If you see black smoke out the tailpipe on start-up, but not after the car warms up, you could have leaky valve stem seals. That could cause the engine to run poorly at initial start up as well. Valve stem seals can often be replaced for a reasonable price if the top of the engine allows replacement without removing the cylinder head. Often the case of a 2 L 4 banger, but on a 4L V8, might not be so easy.


#15

Was this engine one of the Toyota engines that were susceptible to sludging? IIRC the problem could mean oil passages got clogged with the residue of overheated oil. I don’t know what if anything was done to fix the problem, but it could be as easy as taking off the valve cover and cleaning out passages with something like industrial strength pipe cleaners.

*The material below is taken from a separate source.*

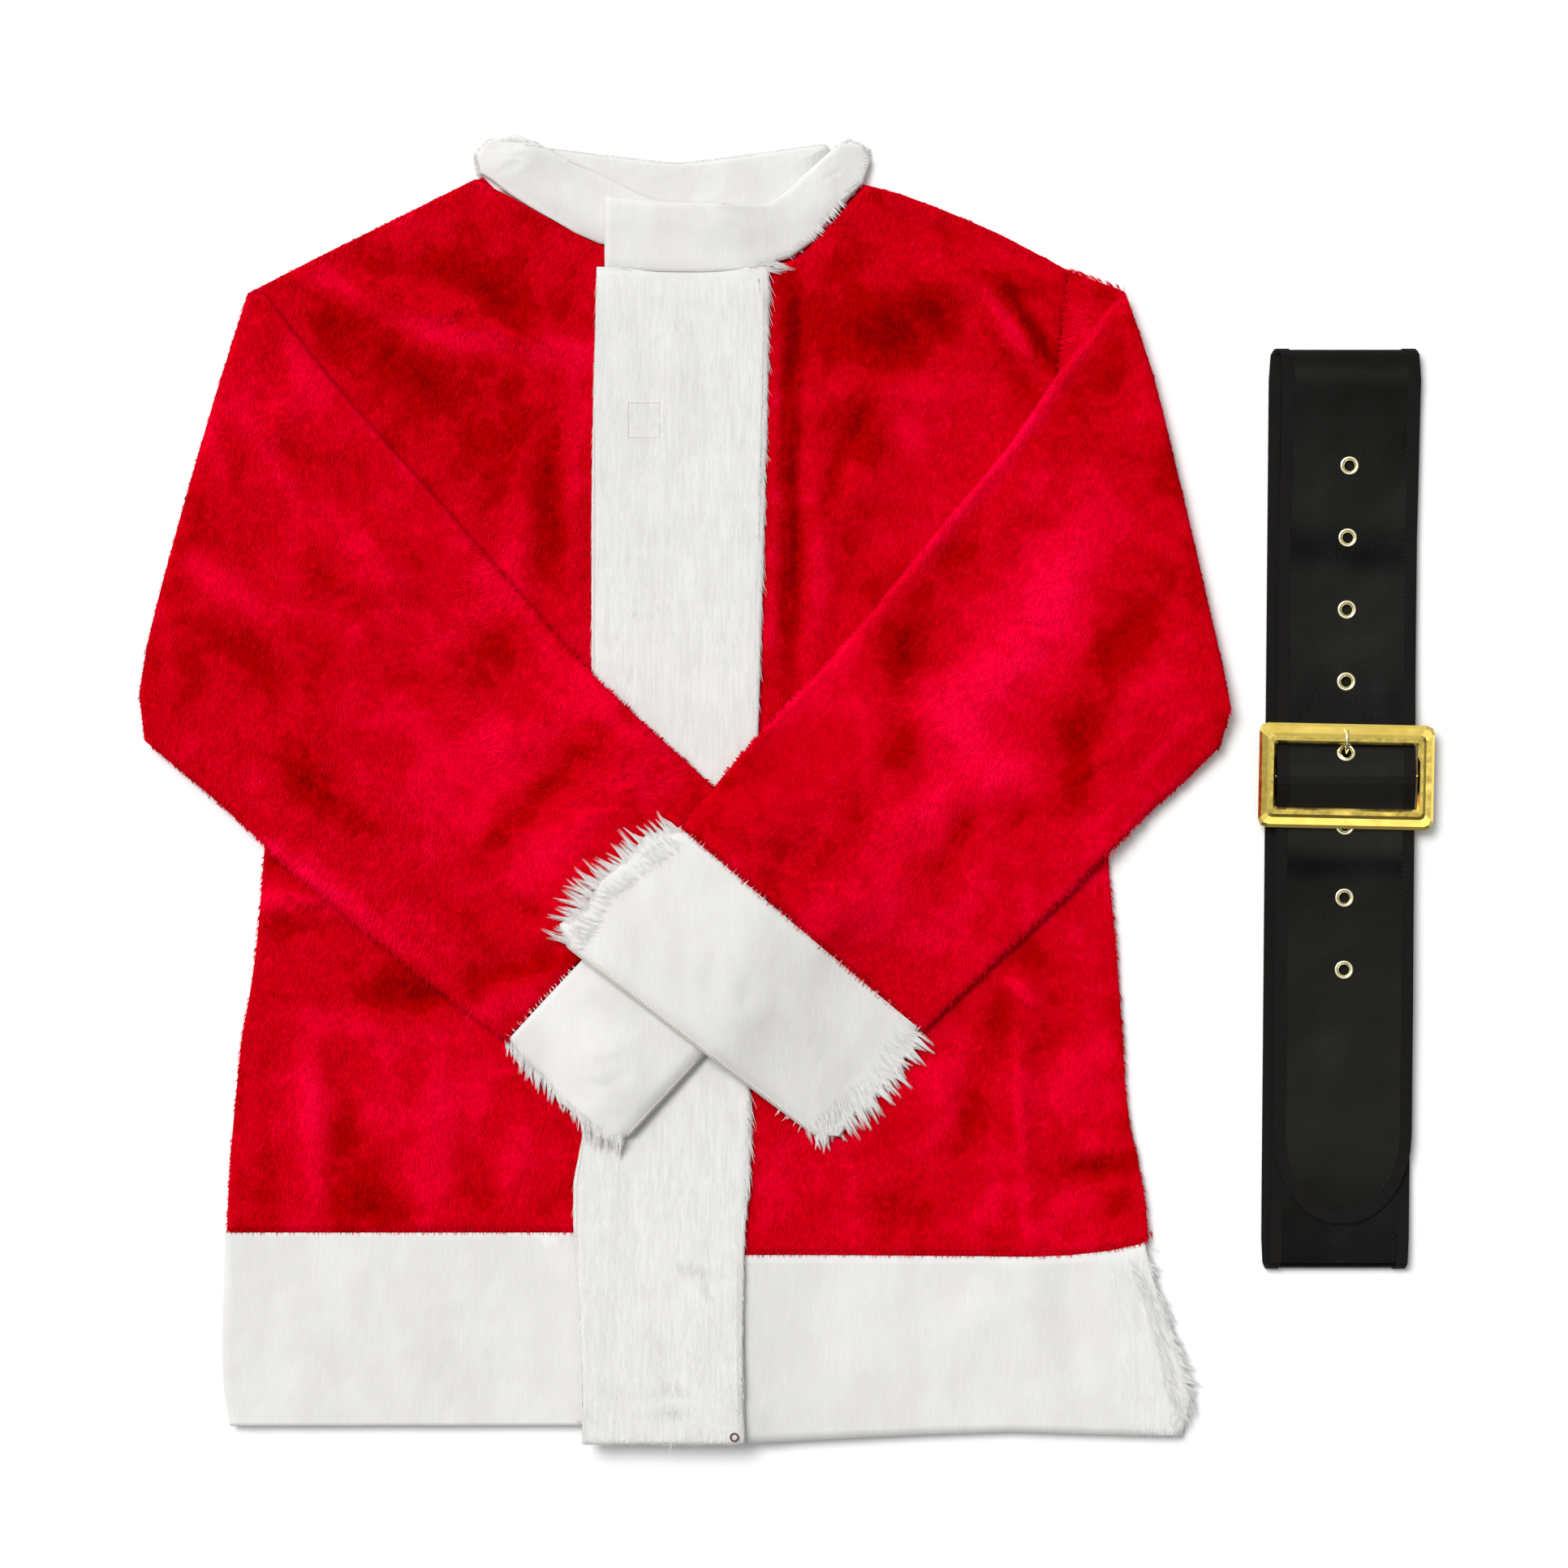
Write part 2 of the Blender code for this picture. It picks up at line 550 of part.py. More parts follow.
class Layer:
    """Lays pieces on one pile and makes their objects."""

    def __init__(self, pile, collection):
        self.pile = pile
        self.collection = collection

    def outline(self, name, points, thick, material):
        """A flat piece on the table, from its outline."""
        self.pile.add_outline(name, points, thick)
        return flat_outline(name, points, thick, material, self.collection)

    def panel(self, name, plan, thick, material, folds=(), beside=(), on_table=False):
        """One wall of cloth, laid on the pile or flat on the table."""
        base = np.zeros(plan.shape[:2]) if on_table else self.pile.lay(plan, folds, beside)
        self.pile.add(name, plan, base + thick)
        shape = panel(plan, base, thick, bulges(plan.shape[1] - 5))
        return make_object(name, shape, material, self.collection)

    def tube(self, name, plan, high, wall, material, folds=(), beside=(), closed_rows=0):
        """A flattened tube of cloth, laid on the pile."""
        base = self.pile.lay(plan, folds, beside)
        self.pile.add(name, plan, base + high)
        shape = tube(plan, base, high, wall, bulges(plan.shape[1] - 5), closed_rows)
        return make_object(name, shape, material, self.collection)


def jacket(plush, fur, wire, collection):
    """Every piece of the jacket, in the order in which it is laid."""
    pile = Pile()
    layer = Layer(pile, collection)
    layer.outline("body_back", body_back_outline(), PLUSH, plush)
    layer.outline("hem_back", HEM_BACK_EDGE, FUR, fur)
    for side, sections in (("left", LEFT_TURN), ("right", RIGHT_TURN)):
        plan = section_plan(sections, 9, 3, 4.0)
        layer.panel(f"sleeve_{side}_turn", plan, TURN_HEIGHT, plush, on_table=True)
    layer.panel("collar_back", section_plan(COLLAR_BACK, 13, 3, 3.0), FUR, fur, beside=["body_back"])

    plan = front_plan(LEFT_SIDE, LEFT_FRONT_EDGE, LEFT_TOP, LEFT_SEAM, 25, 13, 2.5)
    layer.panel("front_left", plan, PLUSH, plush, LEFT_FRONT_FOLDS, ["sleeve_left_turn"])
    top = [(x, y - SEAM_GAP) for x, y in LEFT_SEAM]
    plan = front_plan(LEFT_HEM_SIDE, LEFT_FRONT_EDGE, top, LEFT_HEM, 6, 13, 4.0)
    layer.panel("hem_front_left", plan, FUR, fur, HEM_LEFT_FOLDS, ["front_left"])
    plan = section_plan(COLLAR_LEFT, 13, 3, 4.0)
    layer.panel("collar_front_left", plan, FUR, fur, beside=["front_left"])

    plan = front_plan(RIGHT_SIDE, RIGHT_FRONT_EDGE, RIGHT_TOP, RIGHT_SEAM, 25, 14, 2.5)
    beside = ["sleeve_right_turn", "collar_front_left"]
    layer.panel("front_right", plan, PLUSH, plush, RIGHT_FRONT_FOLDS, beside)
    top = [(x, y - SEAM_GAP) for x, y in RIGHT_SEAM]
    plan = front_plan(RIGHT_HEM_SIDE, RIGHT_FRONT_EDGE, top, RIGHT_HEM, 6, 14, 4.0)
    layer.panel("hem_front_right", plan, FUR, fur, HEM_RIGHT_FOLDS, ["front_right"])
    plan = placket_plan(PLACKET_EDGES, 28, 5, 4.0)
    placket = layer.panel("placket", plan, FUR, fur, PLACKET_FOLDS, ["collar_front_left"])
    plan = section_plan(COLLAR_RIGHT, 13, 3, 4.0)
    layer.panel("collar_front_right", plan, FUR, fur, beside=["front_right", "placket"])

    plan = section_plan(LEFT_SLEEVE, 20, 9, 6.0)
    layer.tube("sleeve_left", plan, SLEEVE_HEIGHT, PLUSH, plush, LEFT_SLEEVE_FOLDS, closed_rows=2)
    plan = section_plan(LEFT_CUFF, 7, 9, 6.0, locks=(LOCK, 0))
    layer.tube("cuff_left", plan, CUFF_HEIGHT, FUR, fur, beside=["sleeve_left"])
    plan = section_plan(RIGHT_SLEEVE, 20, 9, 6.0)
    layer.tube("sleeve_right", plan, SLEEVE_HEIGHT, PLUSH, plush, RIGHT_SLEEVE_FOLDS, closed_rows=2)
    plan = section_plan(RIGHT_CUFF, 7, 9, 6.0, locks=(LOCK, LOCK))
    layer.tube("cuff_right", plan, CUFF_HEIGHT, FUR, fur, CUFF_FOLDS, ["sleeve_right"])
    closure_eye(placket, wire, collection)


def closure_eye(placket, wire, collection):
    """A small wire eye lying on the foot of the placket."""
    ring, radius, x, y = 2.3, 0.5, 37.5, 7.5
    heights = []
    for k in range(8):
        angle = math.pi * k / 4
        above = Vector((x + ring * math.cos(angle), y + ring * math.sin(angle), 100)) * MM
        heights.append(placket.ray_cast(above, Vector((0, 0, -1)))[1].z)
    bpy.ops.mesh.primitive_torus_add(
        major_radius=ring * MM, minor_radius=radius * MM, major_segments=16, minor_segments=6,
        location=(x * MM, y * MM, max(heights) + (GAP + radius) * MM))
    eye = bpy.context.object
    take(eye, "closure_eye", wire, collection)


def take(item, name, material, collection):
    """Names a primitive, gives it its material and moves it to the collection."""
    item.name = name
    item.data.name = name
    item.data.materials.append(material)
    for old in list(item.users_collection):
        old.objects.unlink(item)
    collection.objects.link(item)


# ---------------------------------------------------------------- the belt
def turn_back(y, low, high, step_sign):
    """Points of a round fold at y, between two heights; step_sign -1 turns at the foot."""
    middle, radius = (low + high) / 2, (high - low) / 2
    points = []
    for k in range(FOLD_STEPS + 1):
        angle = math.pi * k / FOLD_STEPS
        out, rise = step_sign * radius * math.sin(angle), step_sign * radius * math.cos(angle)
        points.append((y + out, middle + rise))
    return points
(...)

IIRC, prevention was to change the oil more frequently than Toyota had originally recommended.


#16

I went ahead and changed the oil to Mobile1 10w30 high mileage. I am using an extended performance Mobile1 filter good for 1 year or 20k miles so I left the same one installed.


#17

The engine in this car is well known to be bullet proof. I also owned a Toyota Avalon with the 3.0L V6. That was one of the engines prone to sludge.


#18

I am using Mobile1 Extended Performance filter. I am not certain as to its drain back valve. I will research this further.


#19

I sure hope you’re not planning to leave the filter and/or the oil in place for 20K . . . ?!


#20

Use the correct Toyota oil filter…Some oil filter brands have less than perfect anti-drain-back valves which can delay oil pressure reaching the bearings. What weight oil are you using?